What this task involves → Repeat exactly the lines from the one containing "if empty is" through the one containing "obj.matrix_parent_inverse = Matrix.Identity(4)", both lines included, please, without any other lines.

>> Start Collected data

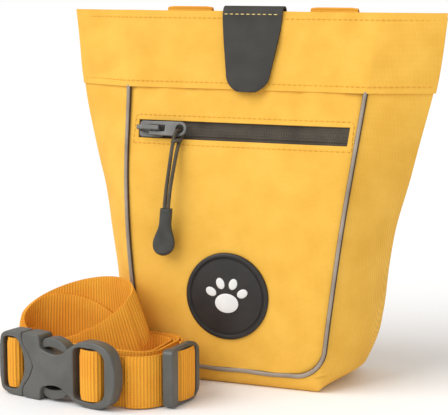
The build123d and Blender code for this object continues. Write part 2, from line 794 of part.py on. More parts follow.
# ---------------------------------------------------------------- labels and files
PIECES = {
    "front_panel": front_panel,
    "back_panel": back_panel,
    "gusset": gusset,
    "front_piping": front_piping,
    "front_collar": front_collar,
    "front_facing": front_facing,
    "back_collar": back_collar,
    "back_facing": back_facing,
    "front_magnets": front_magnets,
    "back_magnets": back_magnets,
    "inner_lining": inner_lining,
    "pocket_bag": pocket_bag,
    "zip_tape_upper": zip_tape_upper,
    "zip_tape_lower": zip_tape_lower,
    "zip_coil_upper": zip_coil_upper,
    "zip_coil_lower": zip_coil_lower,
    "zip_end_stops": zip_end_stops,
    "zip_slider_body": zip_slider_body,
    "zip_pull_tab": zip_pull_tab,
    "pull_cord": pull_cord,
    "pull_grip": pull_grip,
    "tab_saddle": tab_saddle,
    "opening_tab": opening_tab,
    "badge_base": badge_base,
    "badge_emblem": badge_emblem,
    "belt_loop_left": belt_loop_left,
    "belt_loop_right": belt_loop_right,
    "webbing_coil": webbing_coil,
    "webbing_top_turn": webbing_top_turn,
    "webbing_wrap_female": webbing_wrap_female,
    "webbing_wrap_male": webbing_wrap_male,
    "adjuster_strap": adjuster_strap,
    "webbing_tail": webbing_tail,
    "buckle_female": buckle_female,
    "buckle_male": buckle_male,
    "buckle_arm_upper": buckle_arm_upper,
    "buckle_arm_lower": buckle_arm_lower,
    "tri_glide": tri_glide,
}

for label, piece in PIECES.items():
    piece.part.label = label
    export_step(piece.part, f"parts/{label}.step")
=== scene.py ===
"""Looks of the treat pouch: cloth, webbing, moulded plastic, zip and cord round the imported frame."""

import json
from math import acos, atan2, ceil, copysign, cos, exp, pi, radians, sin, sqrt, tan, tau

import bmesh
import bpy
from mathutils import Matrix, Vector, noise


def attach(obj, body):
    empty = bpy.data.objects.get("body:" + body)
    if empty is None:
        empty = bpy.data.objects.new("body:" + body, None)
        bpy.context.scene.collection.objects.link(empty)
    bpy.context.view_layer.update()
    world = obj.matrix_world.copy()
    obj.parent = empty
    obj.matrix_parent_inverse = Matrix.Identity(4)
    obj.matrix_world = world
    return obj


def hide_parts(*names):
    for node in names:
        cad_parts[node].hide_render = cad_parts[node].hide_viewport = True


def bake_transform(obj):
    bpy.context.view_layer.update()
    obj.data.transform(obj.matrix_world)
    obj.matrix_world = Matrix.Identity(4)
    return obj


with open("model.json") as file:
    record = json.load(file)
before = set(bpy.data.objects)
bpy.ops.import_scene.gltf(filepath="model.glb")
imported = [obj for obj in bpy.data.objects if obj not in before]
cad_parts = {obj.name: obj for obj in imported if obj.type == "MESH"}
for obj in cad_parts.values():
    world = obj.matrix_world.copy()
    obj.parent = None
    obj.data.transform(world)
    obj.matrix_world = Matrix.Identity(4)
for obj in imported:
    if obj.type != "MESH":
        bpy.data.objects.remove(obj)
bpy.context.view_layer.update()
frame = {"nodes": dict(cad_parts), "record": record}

MM = 0.001  # every size below is in millimetres
SLOTS = {row["node"]: row["material_slot"] for row in frame["record"]["subparts"]}
BODIES = {n: body for body, nodes in frame["record"]["behaviour"]["bodies"].items() for n in nodes}


def add_object(name, data):
    """A new object in the scene."""
    added = bpy.data.objects.new(name, data)
    bpy.context.collection.objects.link(added)
    return added


# ---- camera
CAMERA_PLACE = (287.1, -738.2, 209.9)
CAMERA_TURN = 22.36  # degrees round to the right of the pouch
CAMERA_DROP = 8.81  # degrees downwards
CAMERA_LENS = 123.8
CAMERA_SENSOR = 36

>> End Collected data

Task solution →
    if empty is None:
        empty = bpy.data.objects.new("body:" + body, None)
        bpy.context.scene.collection.objects.link(empty)
    bpy.context.view_layer.update()
    world = obj.matrix_world.copy()
    obj.parent = empty
    obj.matrix_parent_inverse = Matrix.Identity(4)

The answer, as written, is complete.